3. Amazon DynamoDB (2022 Update): The Glow-Up
Fifteen years after Dynamo, Amazon released an updated DynamoDB whitepaper that explains how they took the core ideas of Dynamo and refined them for the cloud. The result? A database that now serves trillions of requests per day, across hundreds of AWS services.
This paper talks about new features like single-leader replication (because fully leaderless isn’t always the best), tunable consistency, and global tables for multi-region deployments. If you’re using AWS, this one is a must-read.
4. Apache Cassandra: The Lovechild of Bigtable and Dynamo
If Google Bigtable and Amazon Dynamo had a child, it would be Apache Cassandra. Originally developed at Facebook to power inbox search, Cassandra took the best ideas from both databases—Bigtable’s data model and Dynamo’s leaderless replication—and built something ridiculously fast.
Want high availability and blazing-fast writes? Cassandra is your database. But be careful: if you love SQL, you’re in for a surprise. Cassandra uses CQL (Cassandra Query Language), which looks like SQL but behaves very differently.
Best used when you need massive scalability without sacrificing availability. Twitter, Netflix, and Apple use it for handling insane amounts of data every second.
5. Spanner (Google): Defying the CAP Theorem
The CAP theorem says you can’t have Consistency, Availability, and Partition Tolerance all at once. Google looked at that and said, “Hold my coffee.”
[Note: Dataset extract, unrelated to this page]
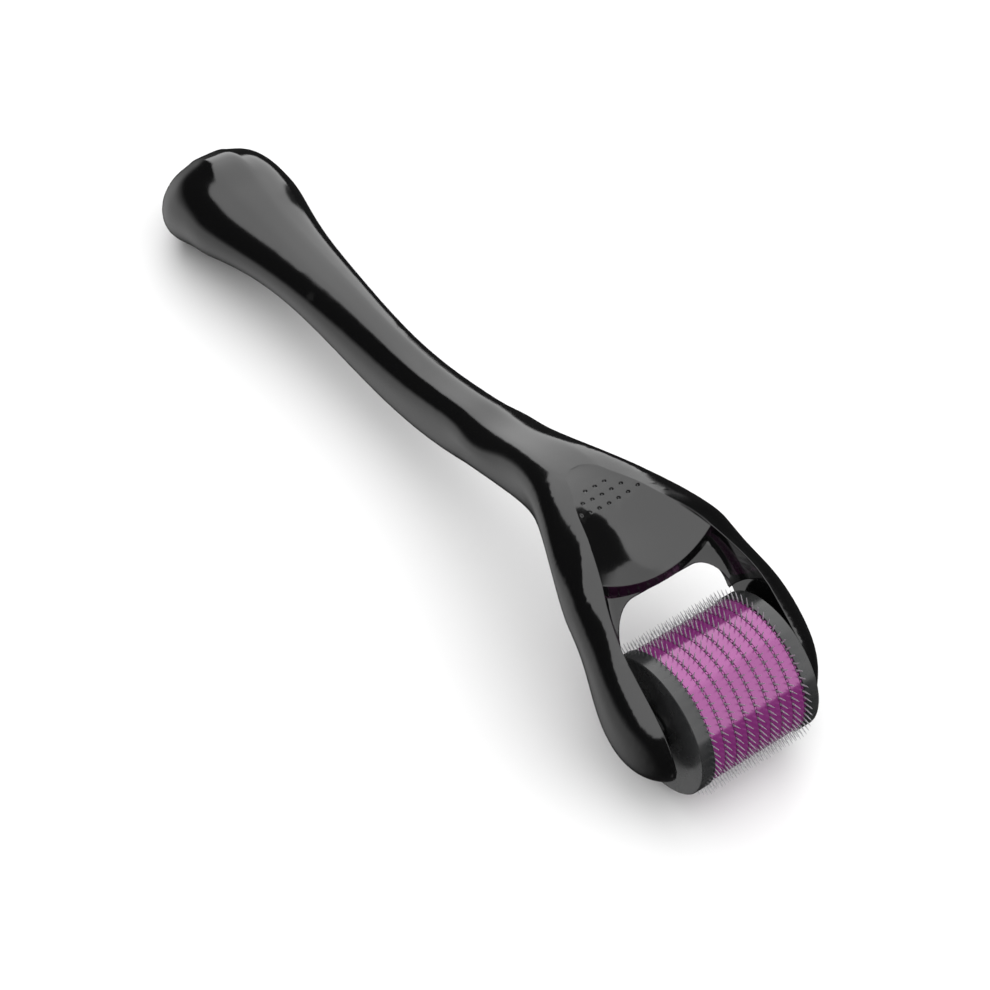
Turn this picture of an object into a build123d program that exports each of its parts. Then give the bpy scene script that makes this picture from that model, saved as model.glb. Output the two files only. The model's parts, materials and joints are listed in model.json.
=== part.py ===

Spanner is a globally distributed database that somehow manages to provide strong consistency while operating across multiple data centers. How? Through a little thing called TrueTime, which synchronizes timestamps with atomic clocks. It’s the kind of engineering magic that makes you question everything you know about distributed systems.
If you’re building a financial system, global application, or anything requiring distributed transactions, read this paper. Twice.
6. CockroachDB: Spanner for the Rest of Us
Spanner is great, but it runs on Google’s custom hardware. What if you want the same features on commodity servers? Enter CockroachDB.
CockroachDB is built with the same principles as Spanner but optimized for regular cloud deployments. It brings distributed SQL to the masses with features like automatic sharding, transactional consistency, and multi-region replication. It’s perfect if you want Spanner-like reliability without selling your soul to Google.
7. Raft Consensus Algorithm: Making Paxos Understandable
Before Raft, there was Paxos. And Paxos, while brilliant, was about as easy to understand as quantum physics written in ancient Greek.
Raft simplifies the process of achieving consensus in distributed systems. It’s used in systems like etcd (Kubernetes), Consul, and Kafka to ensure data consistency across multiple servers. If you’re working with distributed logs or leader election, Raft is a must-know.
8. Paxos Made Simple: The OG Consensus Algorithm
Paxos is the foundation of modern consensus algorithms. It ensures that distributed systems agree on a single source of truth even in the face of failures. Sounds easy? It’s not. That’s why the paper is titled “Paxos Made Simple”, even though most engineers still struggle with it.
This is a foundational paper for anyone serious about distributed systems. If you master Paxos, you’ll be ahead of 90% of engineers.
Final Thoughts
Reading research papers isn’t exactly fun, but these eight will teach you more about system design than a year of random YouTube videos. They’re dense, but they’re the backbone of everything we use today. If you understand them, you’ll level up your engineering skills faster than a GPU-optimized deep learning model.
So grab some coffee, open these papers, and dive in. Your future self will thank you.